Les deux hommes se prennent d'une querelle d'autant plus vive qu'aucun ne comprend ni le langage ni les gestes de l'autre. Un coup de feu de la carabine de Gaston Dominici part alors que les deux hommes se font face. Sir Jack est légèrement atteint à la main. Si Gaston Dominici, fort bon tireur, avait tiré volontairement, et presque à bout portant, sur son antagoniste, ce n'est pas à la main qu'il l'aurait atteint.
Sir Jack, dont la main saigne, pivote sur ses talons et se sauve ou veut alerter les siens. Gaston Dominici, hors de lui, tire, alors involontairement, dans le dos de Sir Jack, deux autres coups de feu, les coups mortels selon l'autopsie. Il perd tout son sang-froid, il est déchaîné, il ne sait plus ce qu'il fait. Il tire sur Lady Drummond et la tue. Il poursuit, au lieu de tirer, il est peut-être à court de munitions ou c'est une réaction instinctive, l'enfant qui se sauve, la rejoint et l'abat à coups de crosse.

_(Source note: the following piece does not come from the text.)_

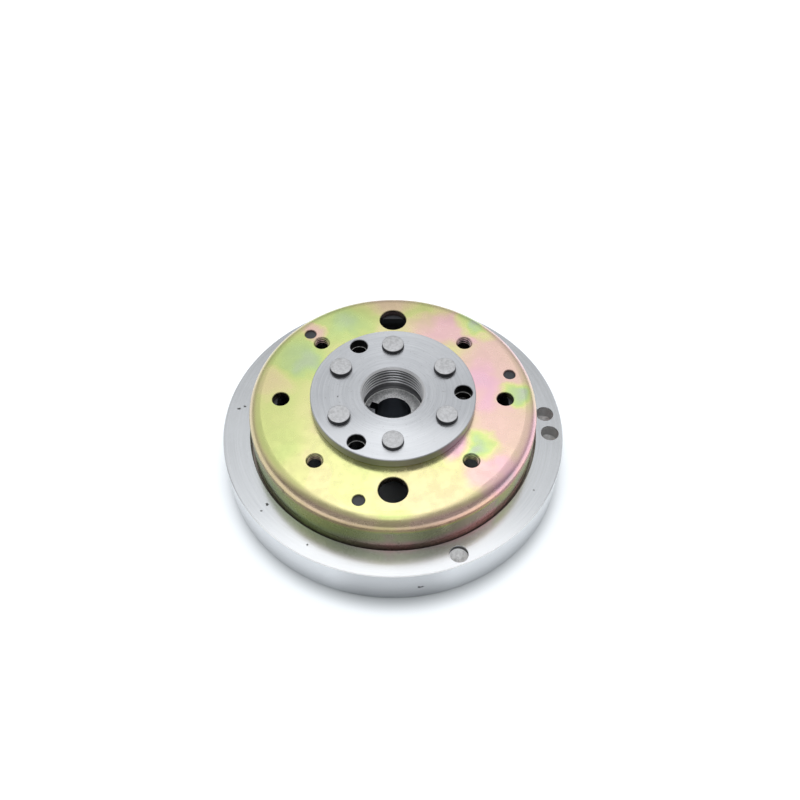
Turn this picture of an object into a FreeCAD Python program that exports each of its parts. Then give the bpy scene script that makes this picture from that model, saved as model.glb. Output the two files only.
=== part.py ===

C'est à peu près ce qu'il a dit au gardien de la paix qui parlait patois, l'homme le plus susceptible de le confesser puisqu'il ne cherchait pas à le faire et qu'il était du pays.
"J'ai été attaqué. J'ai compris qu'on me prenait pour un maraudeur. J'ai tiré et puis ça a bardé. C'est un accident".
J'ai donc proposé cette version à Gaston Dominici. Il m'a écouté très attentivement. Ses sourcils se fronçaient. Son œil n'était plus du tout amical. Je n'étais plus du tout "bon monsieur". J'ai terminé. Il en avait oublié sa déférence habituelle. Et même le vouvoiement. Il m'a dit :
"Eh bè, si tu le sais, c'est que tu y étais. Moi, je n'y étais pas".
J'avais appris à connaître l'homme et la saveur de ses réflexions. Celle-ci je l'avoue, ne m'en a pas moins laissé pantois"]

 


Note

 

(1) Extraits du procès-verbal de déposition : Le 13 novembre 1953, à 16 h 30.
Devant M. Périès, Juge d'Instruction, assisté de M. Barras, Greffier.
A comparu Gustave Dominici qui, après avoir prêté serment, a déclaré :

[...] Le matin, lorsque mon père est sorti de la maison pour aller garder ses chèvres, je suis descendu et lui ai demandé s'il n'avait pas entendu les coups de feu. Il m'a répondu par l'affirmative. Comme avec insistance je le questionnais sur ce point, mon père m'a dit tout de suite que "c'était lui qui avait tiré".
Après les coups de feu, je vous l'ai déjà dit, je ne m'étais pas rendormi. Jusque vers quatre heures je n'ai entendu aucun bruit dans la maison. Lorsque j'ai perçu les bruits de pas de mon père qui, je le supposais, se levait, je suis descendu dans l'intention de l'interroger sur ce qui s'était passé à une heure du matin. Je lui ai dit :
- As-tu entendu les coups de feu ?
- Oui
, m'a-t-il répondu, puisque c'est moi qui les ai donnés !

En prononçant ces paroles, mon père avait l'air très calme. Je lui ai demandé s'il n'était pas devenu fou. Il m'a répondu que non. Comme je lui demandais des explications complémentaires, il m'a dit qu'il était allé se promener et qu'il "s'était rencontré" au chemin avec les Anglais qui étaient venus la veille à la ferme.
Il ne m'a pas donné d'autre précision et sur ce, il a quitté la ferme avec ses chèvres".

Sur interrogation. - Mon père m'a tout de même indiqué que, vers une heure, il était allé faire un tour de chasse. Il m'a dit avoir longé la route nationale, en direction de Peyruis et qu'arrivé à hauteur du campement, il s'était trouvé en présence d'un homme paraissant venir à sa rencontre. Ils auraient discuté mais il ne m'a pas dit quel avait été l'objet du "grabuge". (sic) C'est là qu'il avait tiré (sic). mon père ne m'a cependant pas précisé sur qui il avait tiré en premier lieu. En tout cas, il m'a dit qu'il avait tué toute la famille. Je lui ai demandé de quelle arme il s'était servi. Il m'a répondu :
- Avec une carabine que je tenais camouflée.